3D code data
○ ○ ○ ○

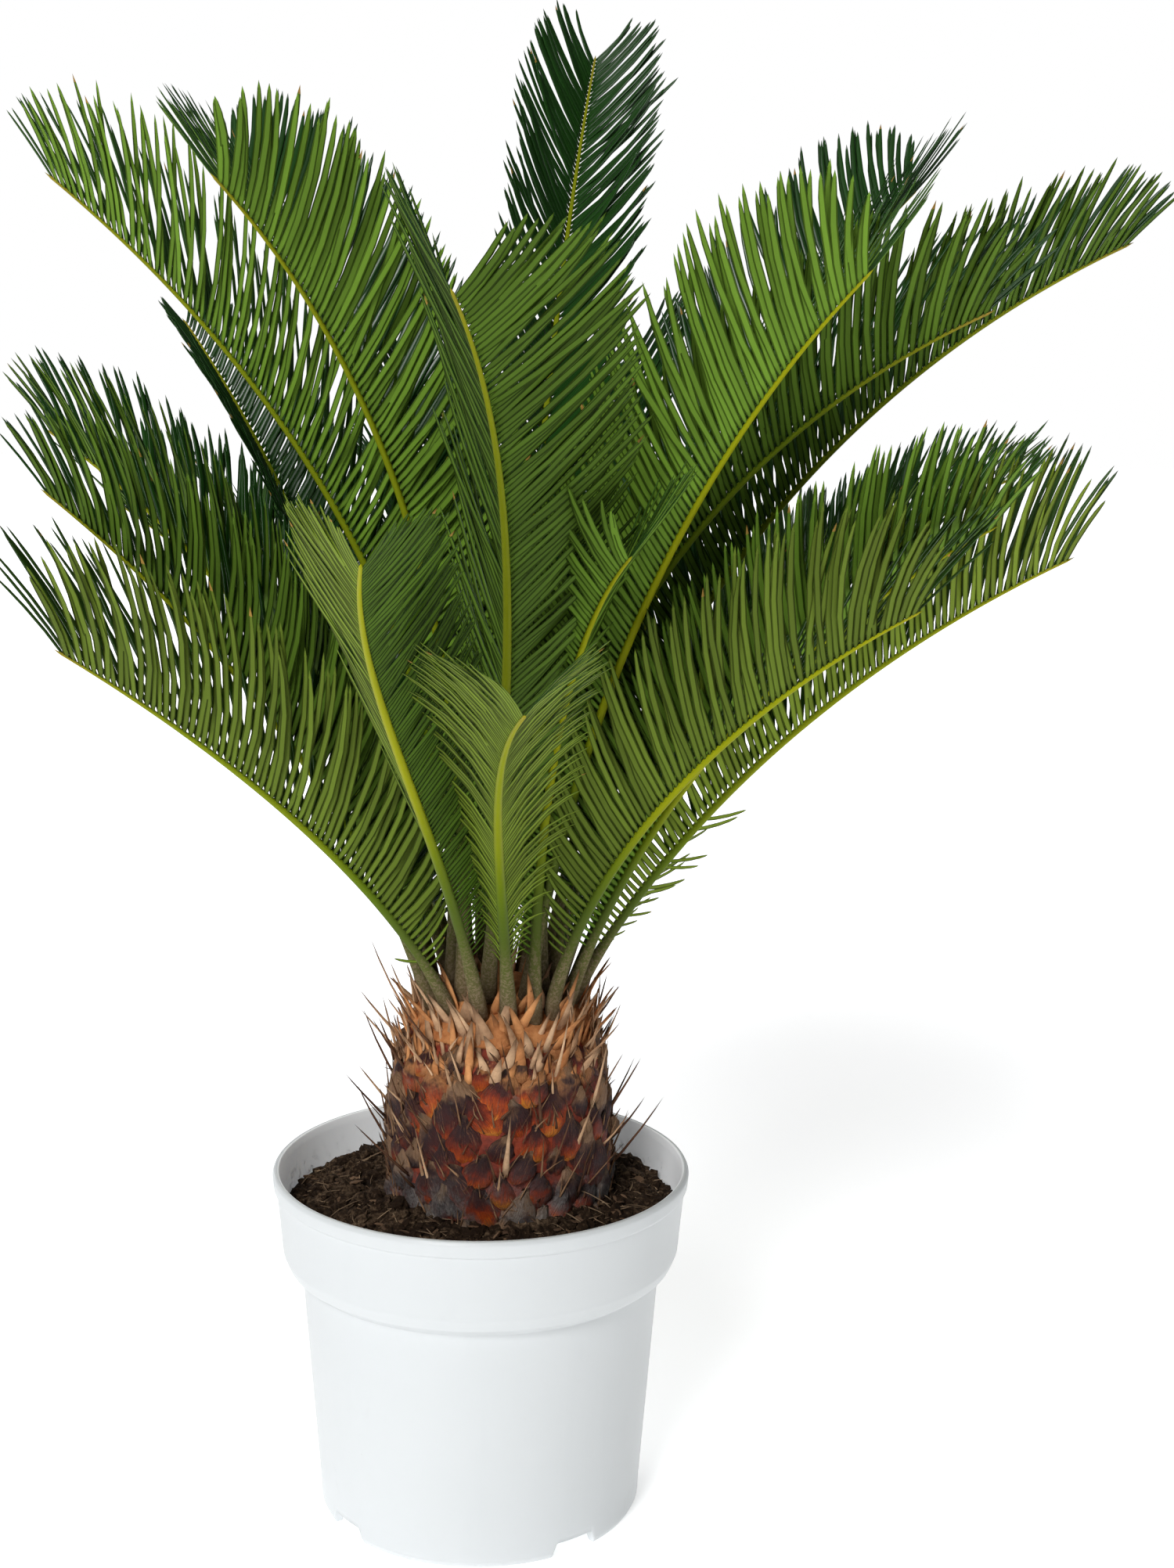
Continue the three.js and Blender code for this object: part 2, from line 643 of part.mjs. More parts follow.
// comb-shaped blade: a six-cornered rib whose side edges run out into leaflets
function buildFrond({ name, plan, rib }) {
  const points = [];
  const faces = [];
  const push = (point) => points.push(point) - 1;
  const rings = rib.map(({ place, across, above, share }) => {
    const wide = ribWidthAt(share);
    const high = ribHeightAt(share);
    const at = (u, v) => push(place.clone().addScaledVector(across, u).addScaledVector(above, v));
    return {
      top: at(0, high),
      left: [at(wide, leafletRoot), at(wide, -leafletRoot)],
      bottom: at(0, -high),
      right: [at(-wide, leafletRoot), at(-wide, -leafletRoot)],
    };
  });
  const first = rings[0];
  const loop = (ring) => [ring.top, ring.left[0], ring.left[1], ring.bottom, ring.right[1], ring.right[0]];
  const footLoop = loop(first);
  for (let i = 1; i < 5; i += 1) faces.push([footLoop[0], footLoop[i], footLoop[i + 1]]);
  for (let i = 1; i < rings.length; i += 1) {
    const near = rings[i - 1];
    const far = rings[i];
    const strip = (a, b) => faces.push([a[0], a[1], b[1]], [a[0], b[1], b[0]]);
    strip([near.top, far.top], [near.left[0], far.left[0]]);
    strip([near.left[1], far.left[1]], [near.bottom, far.bottom]);
    strip([near.bottom, far.bottom], [near.right[1], far.right[1]]);
    strip([near.right[0], far.right[0]], [near.top, far.top]);
    const share = (rib[i - 1].share + rib[i].share) / 2;
    [["left", 1], ["right", -1]].forEach(([key, side]) => {
      let tip = null;
      if (rib[i - 1].share >= petioleShare - 1e-6) {
        const frame = frameAt(plan, share);
        const direction = leafletDirection(plan, frame, share, side);
        const root = rib[i - 1].place.clone().lerp(rib[i].place, 0.5)
          .addScaledVector(frame.across, ribWidthAt(share) * side);
        const starts = [rib[i - 1], rib[i]].map((station) => station.place.clone()
          .addScaledVector(station.across, ribWidthAt(station.share) * side));
        for (const cut of [1, 0.85, 0.7, 0.55, 0.4, 0.25]) {
          let taper = 1 + ((plan.tipLength ?? 1) - 1) * share ** 2;
          taper *= 1 + ((plan.footLength ?? 1) - 1) * (1 - share) ** 2;
          const end = root.clone().addScaledVector(direction, plan.leaflet * reachAt(share) * taper * cut);
          const blade = bladeOf(starts[0], starts[1], end, name);
          if (isClear(blade)) {
            placedBlades.push(blade);
            tip = push(end);
            break;
          }
        }
      }
      const [nearUp, nearDown] = near[key];
      const [farUp, farDown] = far[key];
      const rim = [[nearUp, farUp], [farUp, farDown], [farDown, nearDown], [nearDown, nearUp]];
      const outward = side > 0 ? rim : rim.reverse().map(([a, b]) => [b, a]);
      if (tip === null) {
        const corners = outward.map(([a]) => a);
        faces.push([corners[0], corners[1], corners[2]], [corners[0], corners[2], corners[3]]);
      } else {
        outward.forEach(([a, b]) => faces.push([a, b, tip]));
      }
    });
  }
  const last = rib[rib.length - 1];
  const apex = push(last.place.clone().addScaledVector(last.along, terminalLeaflet));
  const endLoop = loop(rings[rings.length - 1]);
  for (let i = 0; i < 6; i += 1) faces.push([endLoop[(i + 1) % 6], endLoop[i], apex]);
  const solid = solidOf(points, faces);
  const outward = solid.volume() > 0 ? solid : solidOf(points, faces.map(([a, b, c]) => [a, c, b]));
  return outward.subtract(crownCore(clearance));
}

fronds.forEach((frond) => {
  const shade = frond.plan.ring === innerRing ? "#3f6b2a" : "#4a7330";
  keep(`frond_${frond.name}`, buildFrond(frond), shade, 0.45);
});

// ---------------------------------------------------------------- one frame for all parts
const bounds = new THREE.Box3();
parts.forEach((part) => bounds.expandByObject(part));
const centre = bounds.getCenter(vector(0, 0, 0));
const plant = new THREE.Group();
plant.name = "sago_palm";
parts.forEach((part) => {
  part.geometry.translate(-centre.x, -centre.y, 0);
  plant.add(part);
});

export default plant;
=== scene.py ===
import json
import math
import random

import bpy
import numpy as np
from mathutils import Matrix, Vector

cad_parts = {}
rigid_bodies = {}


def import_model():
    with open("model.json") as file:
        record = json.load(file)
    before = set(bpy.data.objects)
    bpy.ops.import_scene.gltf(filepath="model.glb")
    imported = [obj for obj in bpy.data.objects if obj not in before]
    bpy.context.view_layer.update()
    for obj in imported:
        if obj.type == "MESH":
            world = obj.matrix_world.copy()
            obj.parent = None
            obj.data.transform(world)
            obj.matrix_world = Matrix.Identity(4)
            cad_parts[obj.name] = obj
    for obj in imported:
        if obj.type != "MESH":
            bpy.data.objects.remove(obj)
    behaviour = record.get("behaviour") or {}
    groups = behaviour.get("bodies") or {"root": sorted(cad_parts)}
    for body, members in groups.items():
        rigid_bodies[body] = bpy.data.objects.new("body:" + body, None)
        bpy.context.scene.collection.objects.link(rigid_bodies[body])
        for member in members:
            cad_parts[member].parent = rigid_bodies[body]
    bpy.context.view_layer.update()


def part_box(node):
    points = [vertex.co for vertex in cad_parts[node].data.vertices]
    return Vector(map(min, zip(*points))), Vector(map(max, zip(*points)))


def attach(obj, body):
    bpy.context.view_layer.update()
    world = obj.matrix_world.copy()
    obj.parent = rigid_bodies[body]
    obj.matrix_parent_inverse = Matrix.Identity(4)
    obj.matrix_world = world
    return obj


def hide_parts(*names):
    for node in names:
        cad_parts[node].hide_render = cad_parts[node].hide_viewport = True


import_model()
scene = bpy.context.scene
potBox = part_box("pot")
potX = (potBox[0][0] + potBox[1][0]) / 2
potY = (potBox[0][1] + potBox[1][1]) / 2
trunkX = potX + 0.009  # the stem stands a little right of the pot's middle
print("frame loaded, pot axis at", round(potX, 4), round(potY, 4))


# node maths: an expression on fields adds the Math nodes it needs
class Field:
    def __init__(self, graph, socket):
        self.graph = graph
        self.socket = socket

    def maths(self, operation, *others):
        return self.graph.add("ShaderNodeMath", {"operation": operation}, [self, *others])

    def __add__(self, other):
        return self.maths("ADD", other)

    __radd__ = __add__

    def __sub__(self, other):
        return self.maths("SUBTRACT", other)

    def __rsub__(self, other):
        return self.graph.add("ShaderNodeMath", {"operation": "SUBTRACT"}, [other, self])

    def __mul__(self, other):
        return self.maths("MULTIPLY", other)

    __rmul__ = __mul__

    def within(self, low, high):  # 0 below low, 1 above high
        settings = {"interpolation_type": "SMOOTHSTEP"}
        return self.graph.add("ShaderNodeMapRange", settings,
                              {"Value": self, "From Min": low, "From Max": high})


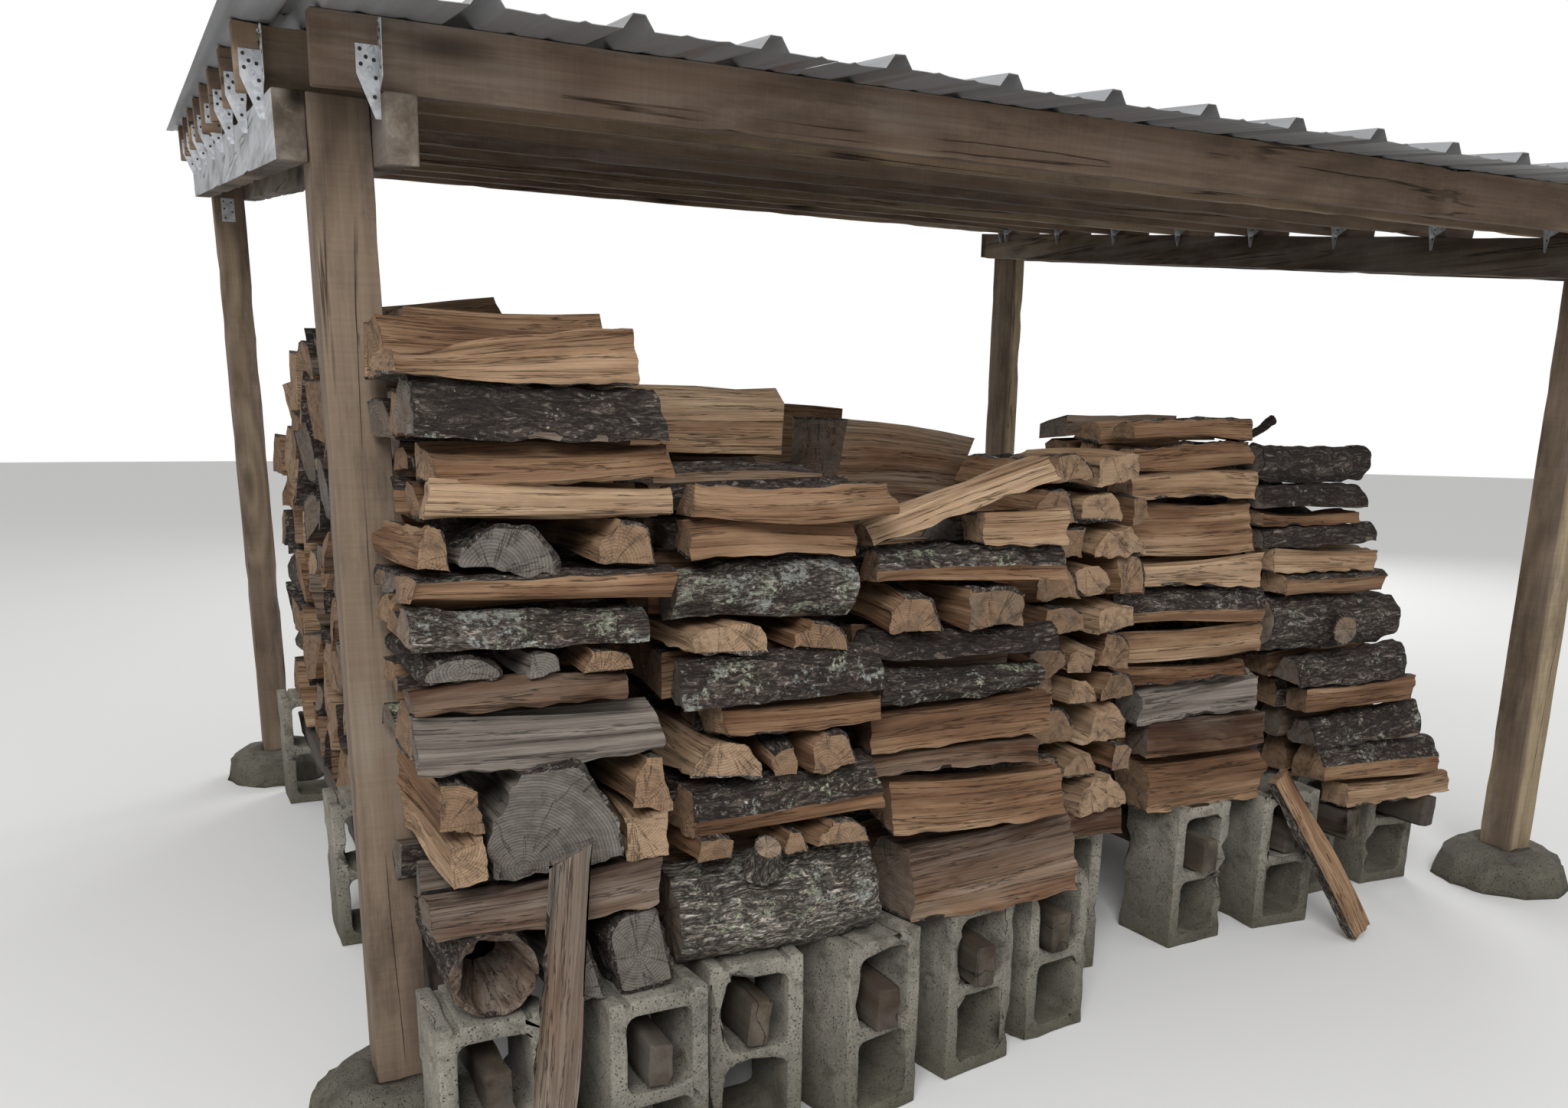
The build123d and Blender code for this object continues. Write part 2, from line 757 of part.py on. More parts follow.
def make_crossing_split():
    """Lies across the third stack from the course below the top to the top log's left edge."""
    width, thickness, length = crossing_split
    front, courses = front_stacks[2]
    top_thickness, (lay, name, top_start, top_length) = courses[-1]
    low_z = block_height + lie + sum(t + lie for t, listed in courses[:-1])
    low = in_store(crossing_split_start, front, low_z)
    high = in_store(top_start, front, low_z + top_thickness + lie)
    plane = Plane(low, x_dir=(0, 1, 0), z_dir=high - low)
    return make_log(split_section("slab", width, thickness), plane, length)


def make_top_log():
    """A round log with a branch, on the highest of what the last two rows offer."""
    width, thickness, length = top_log_size
    section = moved(split_section("round", width, thickness), top_log_back, 0)
    lift = max(resting_lift(section, laid) for laid in rows_laid[-2:])
    foot = in_store(top_log_right + length * 0.9, top_log_back + width / 2, lift + thickness * 0.6)
    stub = foot, top_branch_way, top_branch_radius, top_branch_reach
    return log_along(moved(section, front_y, lift), left_x + top_log_right, length, stub)


loose_logs = [make_standing_split(), make_leaning_split(), make_crossing_split(), make_top_log()]
write(Compound(children=loose_logs), "loose_logs")
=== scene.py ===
"""Open-fronted log store: rough-sawn frame, ribbed steel roof, concrete blocks and split firewood."""
import math
import random

import bmesh
import bpy
from bpy.props import FloatProperty, FloatVectorProperty
from mathutils import Matrix, Vector, noise


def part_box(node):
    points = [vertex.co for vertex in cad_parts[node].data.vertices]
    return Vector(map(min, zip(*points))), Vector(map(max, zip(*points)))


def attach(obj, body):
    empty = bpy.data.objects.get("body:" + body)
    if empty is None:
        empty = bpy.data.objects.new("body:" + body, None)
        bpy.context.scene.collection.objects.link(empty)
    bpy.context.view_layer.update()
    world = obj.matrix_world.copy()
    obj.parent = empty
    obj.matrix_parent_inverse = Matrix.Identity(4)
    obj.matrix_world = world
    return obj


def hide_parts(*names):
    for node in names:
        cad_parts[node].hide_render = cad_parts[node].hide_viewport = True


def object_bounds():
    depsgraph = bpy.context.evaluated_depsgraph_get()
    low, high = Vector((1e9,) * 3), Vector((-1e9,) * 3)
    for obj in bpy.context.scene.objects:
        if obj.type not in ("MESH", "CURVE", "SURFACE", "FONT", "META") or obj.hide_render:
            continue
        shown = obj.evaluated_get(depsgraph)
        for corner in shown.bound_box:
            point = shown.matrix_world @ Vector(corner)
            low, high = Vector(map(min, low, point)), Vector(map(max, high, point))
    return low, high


bl_info = {
    "name": "Log Store",
    "version": (1, 0, 0),
    "blender": (4, 5, 0),
    "location": "3D View > Sidebar > Log Store",
    "description": "Dresses a log store in rough-sawn timber, ribbed steel, concrete and firewood",
    "category": "Object",
}

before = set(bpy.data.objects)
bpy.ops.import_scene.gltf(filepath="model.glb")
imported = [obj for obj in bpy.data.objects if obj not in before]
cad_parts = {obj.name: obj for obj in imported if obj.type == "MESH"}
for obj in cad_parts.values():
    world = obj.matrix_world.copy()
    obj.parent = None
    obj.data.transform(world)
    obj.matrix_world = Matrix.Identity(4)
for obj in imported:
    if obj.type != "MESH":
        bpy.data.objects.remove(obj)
cad_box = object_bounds()


CORNERS = ("front_left", "front_right", "rear_left", "rear_right")
JOISTS = tuple(f"joist_{number}" for number in range(1, 10))


def grain(along, length, across):
    """A number for each axis: one along a timber's grain and another across it."""
    return tuple(length if axis == along else across for axis in range(3))


# Materials

SEED_SPREAD = 97.0

# The pale strips of a timber, as shares of its own colour
SAPWOOD = (1.45, 1.5, 1.25)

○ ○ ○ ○

* What you have to do:
Give the exact lines, and only those, from the line containing "make_leaning_split(), make_crossing_split(), make_top_log()]" through the line containing "Vector(map(max, high, point))" in the entries above.

* Task solution:
loose_logs = [make_standing_split(), make_leaning_split(), make_crossing_split(), make_top_log()]
write(Compound(children=loose_logs), "loose_logs")
=== scene.py ===
"""Open-fronted log store: rough-sawn frame, ribbed steel roof, concrete blocks and split firewood."""
import math
import random

import bmesh
import bpy
from bpy.props import FloatProperty, FloatVectorProperty
from mathutils import Matrix, Vector, noise


def part_box(node):
    points = [vertex.co for vertex in cad_parts[node].data.vertices]
    return Vector(map(min, zip(*points))), Vector(map(max, zip(*points)))


def attach(obj, body):
    empty = bpy.data.objects.get("body:" + body)
    if empty is None:
        empty = bpy.data.objects.new("body:" + body, None)
        bpy.context.scene.collection.objects.link(empty)
    bpy.context.view_layer.update()
    world = obj.matrix_world.copy()
    obj.parent = empty
    obj.matrix_parent_inverse = Matrix.Identity(4)
    obj.matrix_world = world
    return obj


def hide_parts(*names):
    for node in names:
        cad_parts[node].hide_render = cad_parts[node].hide_viewport = True


def object_bounds():
    depsgraph = bpy.context.evaluated_depsgraph_get()
    low, high = Vector((1e9,) * 3), Vector((-1e9,) * 3)
    for obj in bpy.context.scene.objects:
        if obj.type not in ("MESH", "CURVE", "SURFACE", "FONT", "META") or obj.hide_render:
            continue
        shown = obj.evaluated_get(depsgraph)
        for corner in shown.bound_box:
            point = shown.matrix_world @ Vector(corner)
            low, high = Vector(map(min, low, point)), Vector(map(max, high, point))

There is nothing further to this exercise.